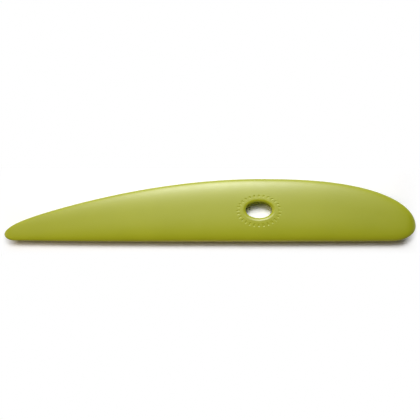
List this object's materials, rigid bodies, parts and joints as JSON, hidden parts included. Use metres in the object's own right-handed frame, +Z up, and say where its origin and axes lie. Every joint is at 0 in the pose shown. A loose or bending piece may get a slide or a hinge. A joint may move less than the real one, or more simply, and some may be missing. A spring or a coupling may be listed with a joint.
{
  "type": "pottery rib",
  "caption": "Long tapered flexible pottery rib with a curved working edge, a nearly straight edge, a narrow tip, a broad round heel and an oval finger hole.",
  "frame": {"origin": "on the resting surface, under the middle of the outline's box", "axes": "+X from the narrow tip to the broad heel, +Y from the nearly straight edge to the curved working edge, +Z up out of the domed face"},
  "size_m": [0.289, 0.0444, 0.0074],
  "materials": {
    "polymer": "satin"
  },
  "bodies": {
    "root": {"rib_body": "polymer"}
  },
  "joints": []
}
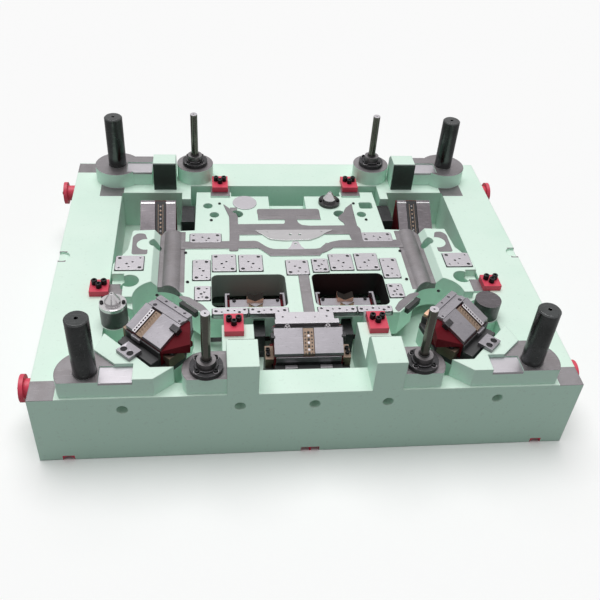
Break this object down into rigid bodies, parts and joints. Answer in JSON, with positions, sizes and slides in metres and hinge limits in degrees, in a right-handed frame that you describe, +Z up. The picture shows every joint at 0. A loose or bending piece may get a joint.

- _INSTRUCTION_
Your task is to repeat the data exactly; please include every line.

- _RESULT FOR THIS EXERCISE_
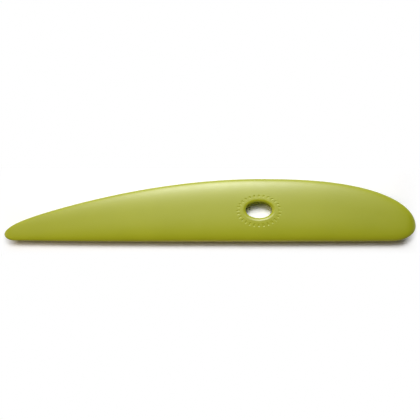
List this object's materials, rigid bodies, parts and joints as JSON, hidden parts included. Use metres in the object's own right-handed frame, +Z up, and say where its origin and axes lie. Every joint is at 0 in the pose shown. A loose or bending piece may get a slide or a hinge. A joint may move less than the real one, or more simply, and some may be missing. A spring or a coupling may be listed with a joint.
{
  "type": "pottery rib",
  "caption": "Long tapered flexible pottery rib with a curved working edge, a nearly straight edge, a narrow tip, a broad round heel and an oval finger hole.",
  "frame": {"origin": "on the resting surface, under the middle of the outline's box", "axes": "+X from the narrow tip to the broad heel, +Y from the nearly straight edge to the curved working edge, +Z up out of the domed face"},
  "size_m": [0.289, 0.0444, 0.0074],
  "materials": {
    "polymer": "satin"
  },
  "bodies": {
    "root": {"rib_body": "polymer"}
  },
  "joints": []
}
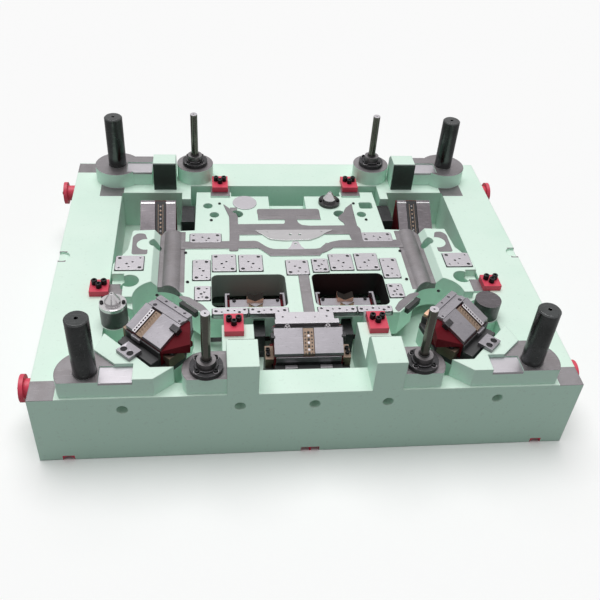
Break this object down into rigid bodies, parts and joints. Answer in JSON, with positions, sizes and slides in metres and hinge limits in degrees, in a right-handed frame that you describe, +Z up. The picture shows every joint at 0. A loose or bending piece may get a joint.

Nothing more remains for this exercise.